GIVEN PROBLEM: Go through the data below. Pull out every line that has the word "shown".

INFORMATION PROVIDED:
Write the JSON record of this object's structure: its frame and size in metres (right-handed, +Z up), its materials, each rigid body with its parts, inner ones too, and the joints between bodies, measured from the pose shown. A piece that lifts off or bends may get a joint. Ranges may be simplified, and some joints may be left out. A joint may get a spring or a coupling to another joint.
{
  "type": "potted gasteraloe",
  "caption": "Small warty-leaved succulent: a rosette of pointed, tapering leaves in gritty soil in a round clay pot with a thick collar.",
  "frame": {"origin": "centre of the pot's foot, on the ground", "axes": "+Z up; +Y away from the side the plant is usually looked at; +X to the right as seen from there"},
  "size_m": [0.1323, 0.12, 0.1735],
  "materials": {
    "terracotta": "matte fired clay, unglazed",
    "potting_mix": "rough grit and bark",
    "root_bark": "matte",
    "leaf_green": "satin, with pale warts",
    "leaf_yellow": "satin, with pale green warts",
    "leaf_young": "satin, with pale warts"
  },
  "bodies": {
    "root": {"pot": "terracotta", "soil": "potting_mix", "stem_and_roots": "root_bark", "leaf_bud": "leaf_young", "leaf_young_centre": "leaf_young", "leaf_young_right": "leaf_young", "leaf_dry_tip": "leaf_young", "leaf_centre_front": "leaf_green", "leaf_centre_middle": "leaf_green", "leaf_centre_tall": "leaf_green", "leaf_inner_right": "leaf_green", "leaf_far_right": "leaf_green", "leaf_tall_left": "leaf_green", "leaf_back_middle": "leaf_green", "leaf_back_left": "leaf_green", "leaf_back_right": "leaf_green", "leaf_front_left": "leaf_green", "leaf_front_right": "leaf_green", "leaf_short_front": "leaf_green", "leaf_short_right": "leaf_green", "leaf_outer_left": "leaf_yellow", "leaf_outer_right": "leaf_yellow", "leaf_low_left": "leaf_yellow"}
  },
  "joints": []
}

...

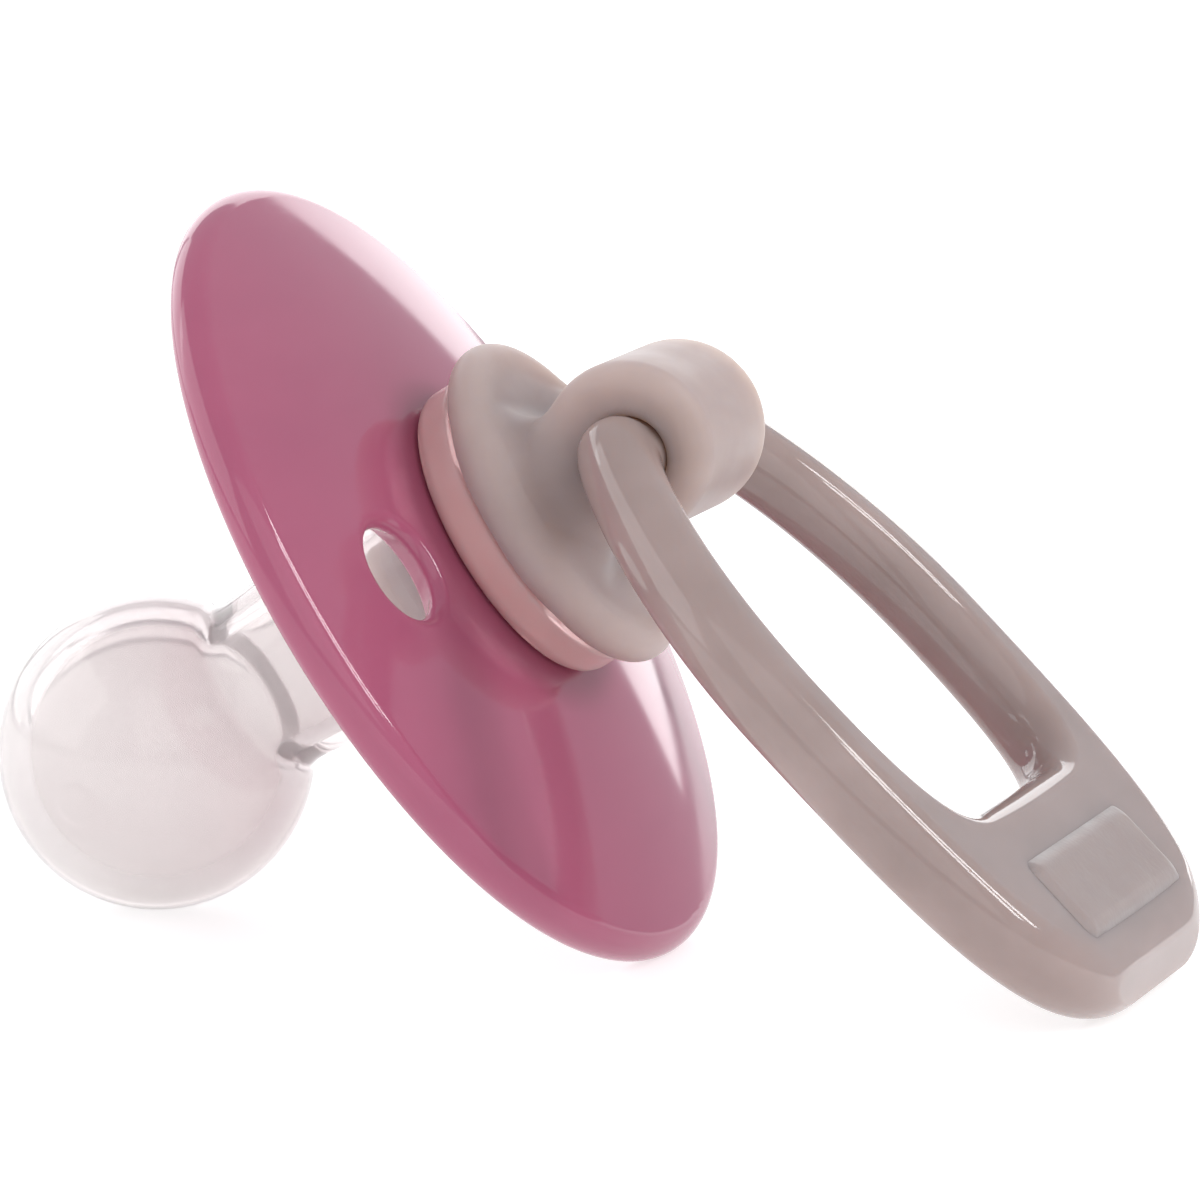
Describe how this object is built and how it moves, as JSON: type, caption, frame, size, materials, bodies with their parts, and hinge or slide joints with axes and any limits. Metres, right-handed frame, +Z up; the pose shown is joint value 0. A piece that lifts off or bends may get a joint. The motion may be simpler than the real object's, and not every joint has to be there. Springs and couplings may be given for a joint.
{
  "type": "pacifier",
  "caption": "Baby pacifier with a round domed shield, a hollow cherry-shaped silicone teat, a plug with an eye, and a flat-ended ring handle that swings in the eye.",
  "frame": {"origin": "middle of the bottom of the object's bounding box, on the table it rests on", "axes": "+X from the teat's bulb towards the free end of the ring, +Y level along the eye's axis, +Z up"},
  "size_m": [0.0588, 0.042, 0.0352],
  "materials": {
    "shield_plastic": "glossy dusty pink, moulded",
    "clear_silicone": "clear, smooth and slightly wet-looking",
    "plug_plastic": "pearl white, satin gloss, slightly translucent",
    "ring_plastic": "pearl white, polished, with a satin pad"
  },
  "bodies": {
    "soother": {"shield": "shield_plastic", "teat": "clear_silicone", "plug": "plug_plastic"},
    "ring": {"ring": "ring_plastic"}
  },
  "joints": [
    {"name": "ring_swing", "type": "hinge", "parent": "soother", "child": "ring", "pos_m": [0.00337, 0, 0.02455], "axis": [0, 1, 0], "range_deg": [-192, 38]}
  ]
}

FINISHED ANSWER:
Write the JSON record of this object's structure: its frame and size in metres (right-handed, +Z up), its materials, each rigid body with its parts, inner ones too, and the joints between bodies, measured from the pose shown. A piece that lifts off or bends may get a joint. Ranges may be simplified, and some joints may be left out. A joint may get a spring or a coupling to another joint.
Describe how this object is built and how it moves, as JSON: type, caption, frame, size, materials, bodies with their parts, and hinge or slide joints with axes and any limits. Metres, right-handed frame, +Z up; the pose shown is joint value 0. A piece that lifts off or bends may get a joint. The motion may be simpler than the real object's, and not every joint has to be there. Springs and couplings may be given for a joint.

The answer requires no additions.